Of course, not every swing connects. Cafferata is candid about the elaborate planning tool they once launched that felt, in his words, “like forcing people to file their taxes before they could dream about Kyoto.” It flopped spectacularly. Instead of burying the corpse, the team dissected it, kept the few parts that sparked joy, and turned the rest into Travel Now—a feature that lets inspiration strike and action follow in the same breath.
“Failure isn’t the opposite of success here,” he says. “It’s the raw material.”
Sustainability, too, is handled differently at Travel Advances. There are no splashy “net-zero by 2030” banners. Instead, the platform quietly surfaces carbon-conscious options, partners only with suppliers who can prove real environmental stewardship, and publishes transparent impact reports that read more like accountability documents than marketing collateral.
“We don’t do greenwashing,” Cafferata says, almost annoyed anyone would even ask. “We do measurable reality. If it can’t be tracked, it doesn’t belong on our platform.”
Behind the scenes, two heavyweights keep the operation from drifting into feel-good chaos. Roger Thomson, Vice Chairman and a former HSBC Capital Markets COO, brings the kind of disciplined clarity that turns vision into executable reality. Rakesh Mittal, the Lead Technology Director who once ran large pieces of Genpact, makes sure the systems can scale without sacrificing intimacy.
“They’re the reason we don’t have to choose between soul and scale,” Cafferata says, grinning. “Roger keeps us honest. Rakesh keeps us fast.
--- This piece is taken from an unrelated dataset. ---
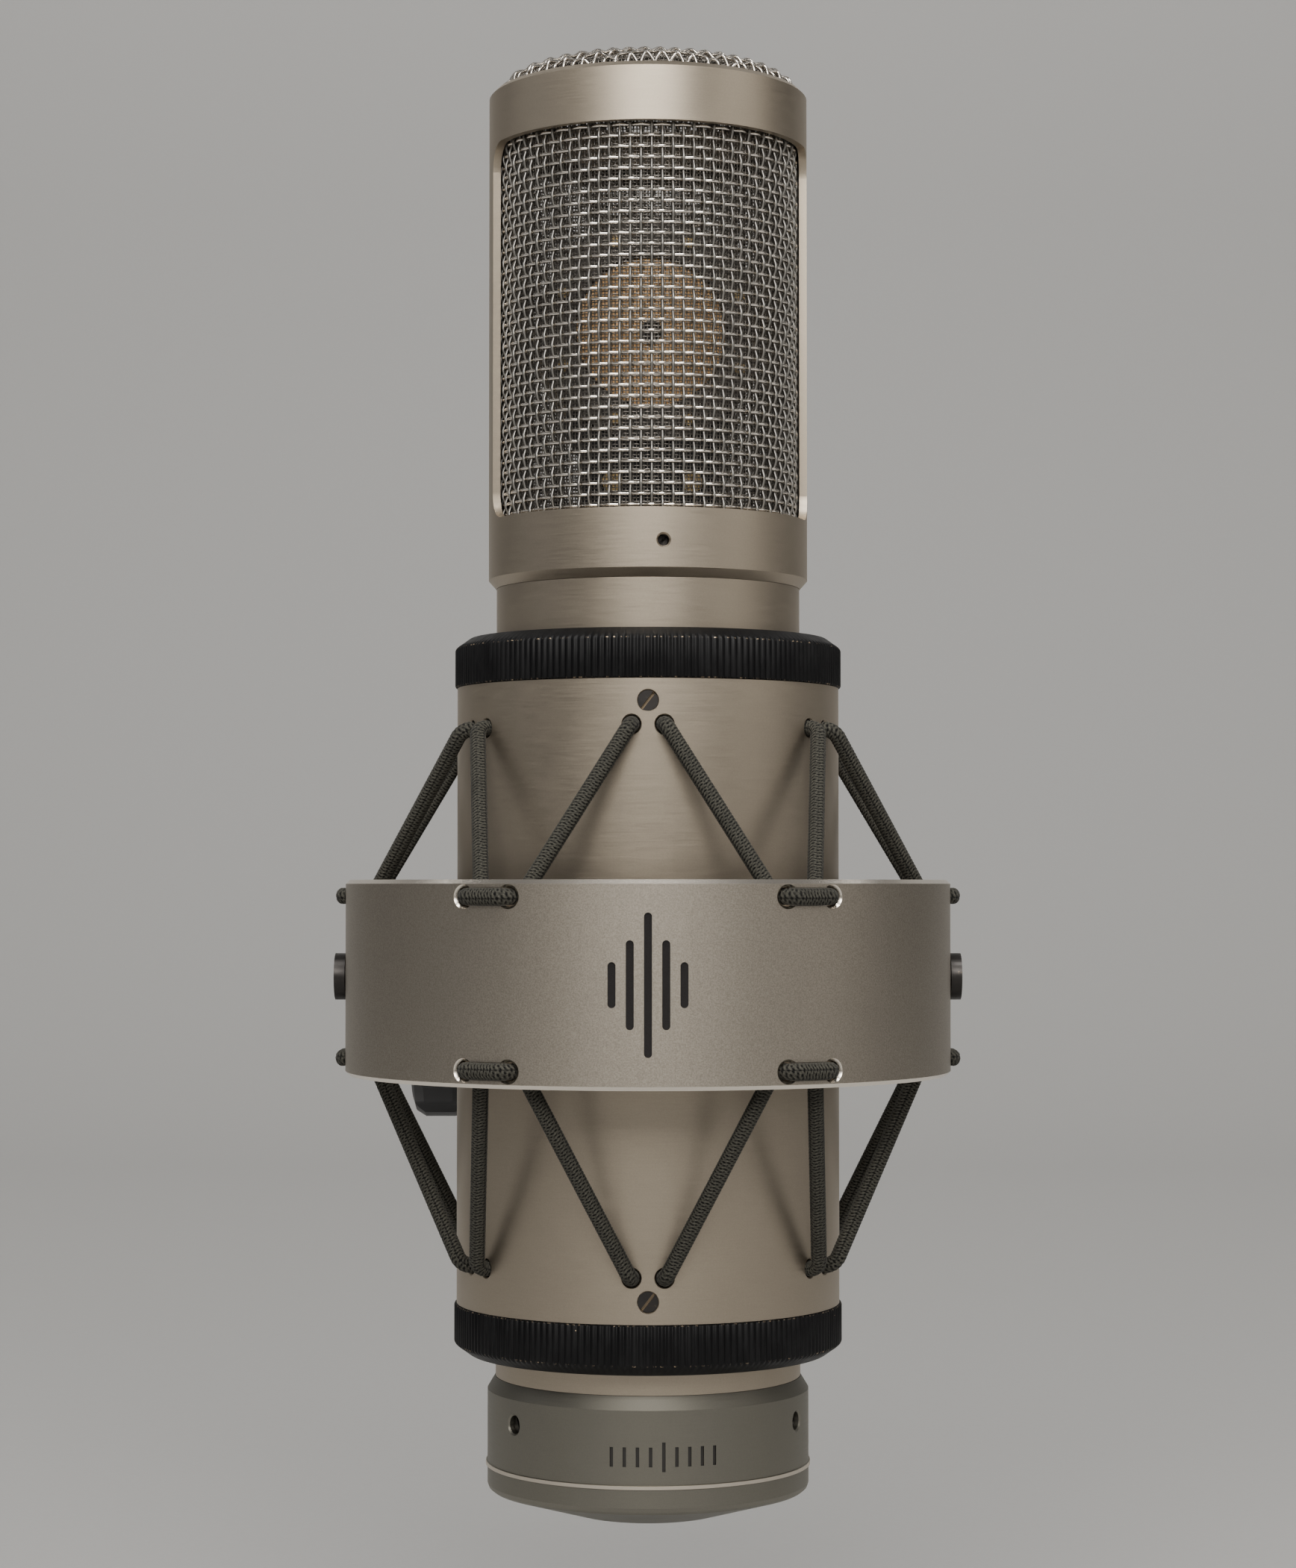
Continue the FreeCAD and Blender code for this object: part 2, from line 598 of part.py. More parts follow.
def clamp_end(end, side):
    """Bush, rubber, pressure ring and knurled collar of one end of the cradle."""
    bush = [
        ("bush_inner", "bush_foot"), ("sleeve_inner - fit_gap", "bush_foot"),
        ("sleeve_inner - fit_gap", "bush_top"), ("bush_wall_inner", "bush_top"),
        ("bush_wall_inner", "bush_seat"), ("bush_inner", "bush_seat"),
    ]
    body = turned(f"{end}_thread_bush", "cradle", flipped(bush, side))
    screw_hole = [
        ("bush_inner - 1", "0"), ("bush_inner - 1", "set_screw_radius + fit_gap"),
        ("sleeve_outer", "set_screw_radius + fit_gap"), ("sleeve_outer", "0"),
    ]
    drill(body, [f"{FRONT}"], f"{side} * set_screw_level", screw_hole, 3)
    rubber_top = "bush_seat + collar_web + 2.3"
    rubber = [
        ("rubber_inner", "bush_seat + fit_gap"), ("rubber_outer", "bush_seat + fit_gap"),
        ("rubber_outer", rubber_top), ("rubber_inner", rubber_top),
    ]
    turned(f"{end}_grip_rubber", "cradle", flipped(rubber, side))
    ring_low = f"{rubber_top} + fit_gap"
    ring_high = f"{ring_low} + pressure_height"
    pressure = [
        ("collar_bore + fit_gap", ring_low), ("rubber_outer", ring_low),
        ("rubber_outer", ring_high), ("collar_bore + fit_gap", ring_high),
    ]
    turned(f"{end}_pressure_ring", "cradle", flipped(pressure, side))
    foot = "sleeve_half + fit_gap"
    collar = [
        ("sleeve_inner", foot), ("collar_outer", foot),
        ("collar_outer", f"{foot} + collar_knurl"), ("collar_lip_outer", f"{foot} + collar_length"),
        ("collar_bore", f"{foot} + collar_length"),
        ("collar_bore", f"{foot} + collar_length - collar_web"),
        ("sleeve_inner", f"{foot} + collar_length - collar_web"),
    ]
    turned(f"{end}_collar", "cradle", flipped(collar, side))


def sleeve_set_screws():
    """Three slotted set screws at each end of the sleeve."""
    screws = []
    for step in range(3):
        for side in (1, -1):
            label = f"set_screw_{step}_{'low' if side < 0 else 'high'}"
            start = "sleeve_outer - 0.25 - set_screw_depth"
            level = f"{side} * set_screw_level"
            screws.append(grub_screw(label, FRONT + 120.0 * step, level, start,
                                     "set_screw_radius", "set_screw_depth"))
    gather("sleeve_set_screws", "cradle", screws)


# ---------------------------------------------------------------- stand adapter and swivel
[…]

I just try to keep us human.”
When asked about the next five years, Cafferata’s eyes light up the way they do when someone mentions a hidden coastal village in Albania or a midnight train through the Scottish Highlands.
“The technology coming isn’t just going to be smarter,” he says. “It’s going to be kinder. It will understand not only where you want to go, but how you’re feeling when you search at 2 a.m. because life feels heavy. That’s the shift. From efficiency to empathy.”
He leans forward now, voice dropping almost to a whisper.
“I want us to build the kind of company where, twenty years from now, someone looks back and says, ‘That trip changed everything for me and I can’t even explain exactly why.’ If we do that, we’ve won. Everything else is noise.”
In a world that keeps trying to shrink travel into transactions, Derek Cafferata is betting everything on the opposite idea: that the future belongs to the company brave enough to make people feel again.
So far, the travelers are proving him right one goosebump at a time.